The Head, Abuja Country Delegation, Mr. Bhupinder Tomar, noted that in the last two to three years, people in Nigeria have suffered multiple shocks, including floods and diseases.

He explained that this has been made worse by increased insecurity and instability in some parts of Nigeria, as well as by external shocks like Covid-19 and the war in Ukraine, which have an impact on prices.

According to him, a combination of these problems has led to an annual increase in people who are not able to feed themselves, noting that the number is likely to keep increasing.

Expressing happiness that the government was stepping up and calling the situation a national emergency, he noted that because of the enormity of the problem, solutions will need to be sought from outside the country and the government.
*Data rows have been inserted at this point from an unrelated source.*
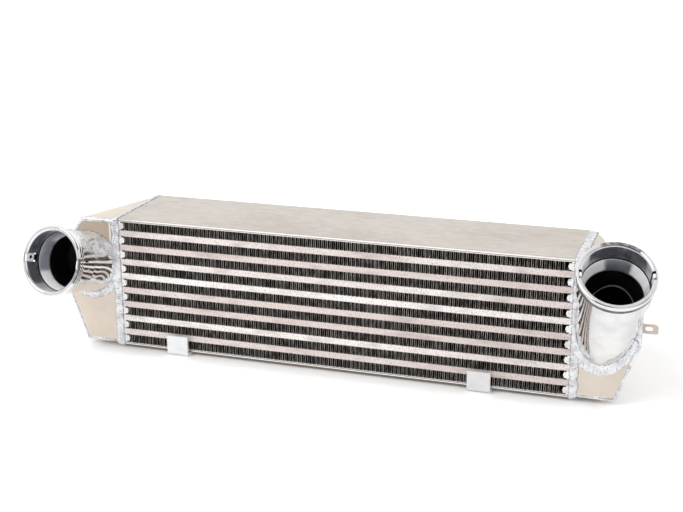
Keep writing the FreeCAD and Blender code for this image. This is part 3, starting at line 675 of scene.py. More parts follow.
# Ports
class Port:
    """A port's axis, its rim, the plane of its tank's face, and whether its pipe widens there."""

    def __init__(self, side):
        self.flared = side == "left"
        mount = next(item for item in frame["record"]["mounts"] if item["name"] == f"{side}_hose_socket")
        self.axis = Vector(mount["axis"]).normalized()
        self.rim = Vector(mount["pos_m"]) + self.axis * (mount["dims"]["length_mm"] * MM / 2 + SEAT_START)
        self.across = UP.cross(self.axis).normalized()
        self.over = self.axis.cross(self.across)
        self.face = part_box(f"{side}_tank_front")[0].y
        self.length = (self.rim.y - self.face) / self.axis.y

    def at(self, station, radius, angle):
        """A point at a station behind the rim, a radius and an angle."""
        spoke = self.across * math.cos(angle) + self.over * math.sin(angle)
        return self.rim - self.axis * station + spoke * radius

    def foot(self, radius, angle, plane):
        """Station at which a line of the tube meets an upright plane."""
        spoke = self.across * math.cos(angle) + self.over * math.sin(angle)
        return (self.rim.y + spoke.y * radius - plane) / self.axis.y


def round_corners(profile, radius, pieces=3):
    """Break the corners of a closed outline with small curves."""
    rounded = []
    count = len(profile)
    for index, corner in enumerate(profile):
        here = Vector(corner)
        before = Vector(profile[index - 1]) - here
        after = Vector(profile[(index + 1) % count]) - here
        reach = min(radius, 0.4 * before.length, 0.4 * after.length)
        start = here + before.normalized() * reach
        end = here + after.normalized() * reach
        for piece in range(pieces + 1):
            part = piece / pieces
            rounded.append(start * (1 - part) ** 2 + here * 2 * part * (1 - part) + end * part ** 2)
    return rounded


def grid_faces(rings, count, close_rings=False, close_count=True):
    """Faces between rings of points, each ring with the same count."""
    faces = []
    ring_total = rings if close_rings else rings - 1
    count_total = count if close_count else count - 1
    for ring in range(ring_total):
        following = (ring + 1) % rings
        for index in range(count_total):
            after = (index + 1) % count
            faces.append((ring * count + index, ring * count + after,
                          following * count + after, following * count + index))
    return faces


PIPE_RADIUS = 31.75 * MM
PIPE_WALL = 2.3 * MM
ROUND_COUNT = 224
RING_COUNT = 28

# Depths behind the rim at which a collar's barrel and the whole collar end
BARREL_END = 33.5 * MM
COLLAR_LENGTH = 37.0 * MM

# The left pipe widens to this radius over the last part of its length
FLARE_RADIUS = 34.0 * MM
FLARE_LENGTH = 26.0 * MM

# How high on a pipe's upper side the brushed marks start, in shares of its radius
BRUSHED_START = 0.26

# How far each pipe's bore reaches past the face of its tank, where it ends in a small lip
STUB_LIP = 0.4 * MM
STUB_DEPTHS = {"left": 2.0 * MM, "right": 12.0 * MM}


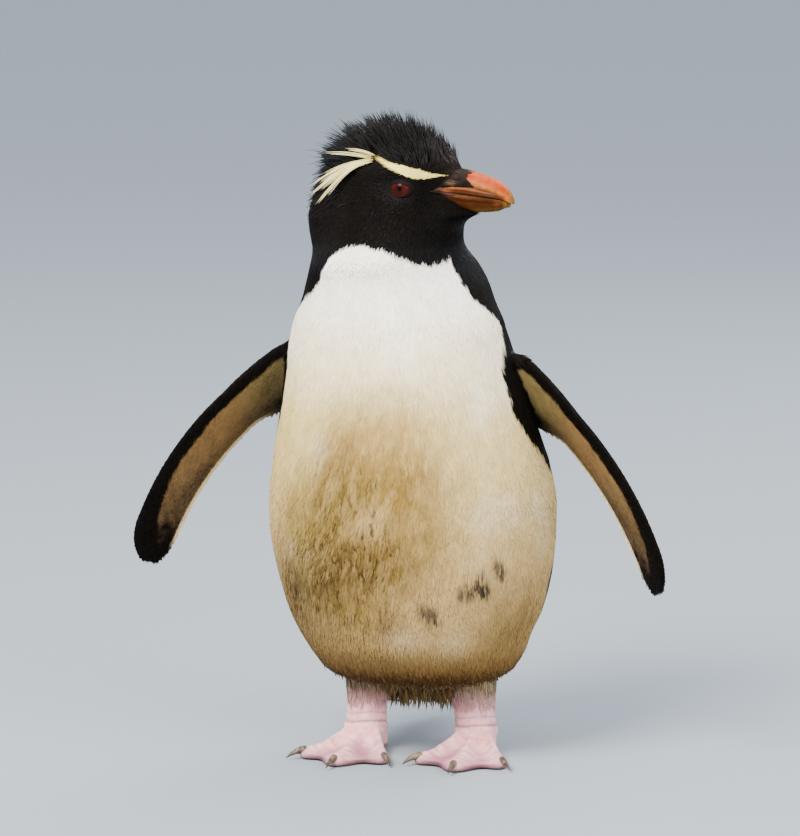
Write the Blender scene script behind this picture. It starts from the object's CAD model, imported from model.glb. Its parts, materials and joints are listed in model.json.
"""The looks of a southern rockhopper penguin, a still, life-size model.

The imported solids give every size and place. One skin replaces the flesh, small solid
feathers lie over it in the way the coat lies, and the bill, eyes, claws, brow plumes and tail
feathers are pieces of their own. Lengths are in metres unless a name says otherwise, and
tables of body rings are in millimetres and degrees, as in the solids.
"""

import json
import logging
import math
from dataclasses import dataclass, replace
from enum import Enum
from itertools import product
from typing import Callable, Iterable, Optional, Sequence

import bmesh
import bpy
import numpy as np
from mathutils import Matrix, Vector

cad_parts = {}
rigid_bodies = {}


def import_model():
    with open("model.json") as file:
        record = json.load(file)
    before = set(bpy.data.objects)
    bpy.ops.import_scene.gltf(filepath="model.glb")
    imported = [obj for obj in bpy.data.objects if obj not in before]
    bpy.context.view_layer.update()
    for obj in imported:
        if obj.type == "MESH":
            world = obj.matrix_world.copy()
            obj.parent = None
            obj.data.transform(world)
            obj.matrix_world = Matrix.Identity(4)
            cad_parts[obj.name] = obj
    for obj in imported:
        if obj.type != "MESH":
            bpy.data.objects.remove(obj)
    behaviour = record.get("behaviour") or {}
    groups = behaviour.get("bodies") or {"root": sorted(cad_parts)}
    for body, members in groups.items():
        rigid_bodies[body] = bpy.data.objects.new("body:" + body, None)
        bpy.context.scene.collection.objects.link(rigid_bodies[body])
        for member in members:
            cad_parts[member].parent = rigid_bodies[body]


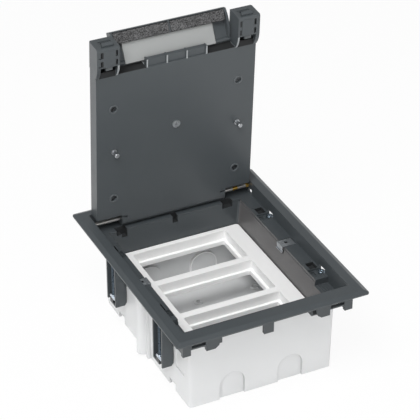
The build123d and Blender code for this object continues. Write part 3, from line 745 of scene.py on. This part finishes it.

“The media can play a prominent role to communicate that message to the people who have means in Nigeria to be able to provide that support. In addition, international assistance to the domestic government support is not enough,” he said.

The programme also featured a panel discussion involving the Senior Communications Officer, Africa Hunger Crisis Appeal, Anne Wanjiru, Kende, Tomar and CSP Technical Support, Nigeria Catherine Makwe.